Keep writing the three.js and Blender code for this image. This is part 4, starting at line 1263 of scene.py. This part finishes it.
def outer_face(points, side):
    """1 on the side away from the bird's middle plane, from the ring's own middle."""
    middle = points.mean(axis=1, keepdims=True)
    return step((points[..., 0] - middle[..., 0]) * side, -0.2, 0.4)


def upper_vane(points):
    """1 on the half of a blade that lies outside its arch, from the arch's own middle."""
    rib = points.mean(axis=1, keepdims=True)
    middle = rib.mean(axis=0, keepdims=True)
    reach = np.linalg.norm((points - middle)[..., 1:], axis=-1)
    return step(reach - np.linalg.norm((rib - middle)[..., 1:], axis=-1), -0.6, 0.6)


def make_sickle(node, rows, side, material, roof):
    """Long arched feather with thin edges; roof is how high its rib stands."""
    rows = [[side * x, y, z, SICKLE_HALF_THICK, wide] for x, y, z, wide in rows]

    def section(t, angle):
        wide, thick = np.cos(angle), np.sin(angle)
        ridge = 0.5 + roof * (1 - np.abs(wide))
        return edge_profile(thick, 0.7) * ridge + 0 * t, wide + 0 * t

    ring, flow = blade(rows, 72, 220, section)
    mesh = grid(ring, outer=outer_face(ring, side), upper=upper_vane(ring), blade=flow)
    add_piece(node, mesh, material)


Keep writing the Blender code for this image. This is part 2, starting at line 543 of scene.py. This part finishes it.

--

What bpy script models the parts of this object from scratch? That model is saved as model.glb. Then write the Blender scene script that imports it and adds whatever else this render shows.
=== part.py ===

_Set exercise_.
Output nothing except the lines from the line with "Keep writing the three.js" through the line with "add_piece(node, mesh, material)", copied exactly, end lines included.

_Result below_.
Keep writing the three.js and Blender code for this image. This is part 4, starting at line 1263 of scene.py. This part finishes it.
def outer_face(points, side):
    """1 on the side away from the bird's middle plane, from the ring's own middle."""
    middle = points.mean(axis=1, keepdims=True)
    return step((points[..., 0] - middle[..., 0]) * side, -0.2, 0.4)


def upper_vane(points):
    """1 on the half of a blade that lies outside its arch, from the arch's own middle."""
    rib = points.mean(axis=1, keepdims=True)
    middle = rib.mean(axis=0, keepdims=True)
    reach = np.linalg.norm((points - middle)[..., 1:], axis=-1)
    return step(reach - np.linalg.norm((rib - middle)[..., 1:], axis=-1), -0.6, 0.6)


def make_sickle(node, rows, side, material, roof):
    """Long arched feather with thin edges; roof is how high its rib stands."""
    rows = [[side * x, y, z, SICKLE_HALF_THICK, wide] for x, y, z, wide in rows]

    def section(t, angle):
        wide, thick = np.cos(angle), np.sin(angle)
        ridge = 0.5 + roof * (1 - np.abs(wide))
        return edge_profile(thick, 0.7) * ridge + 0 * t, wide + 0 * t

    ring, flow = blade(rows, 72, 220, section)
    mesh = grid(ring, outer=outer_face(ring, side), upper=upper_vane(ring), blade=flow)
    add_piece(node, mesh, material)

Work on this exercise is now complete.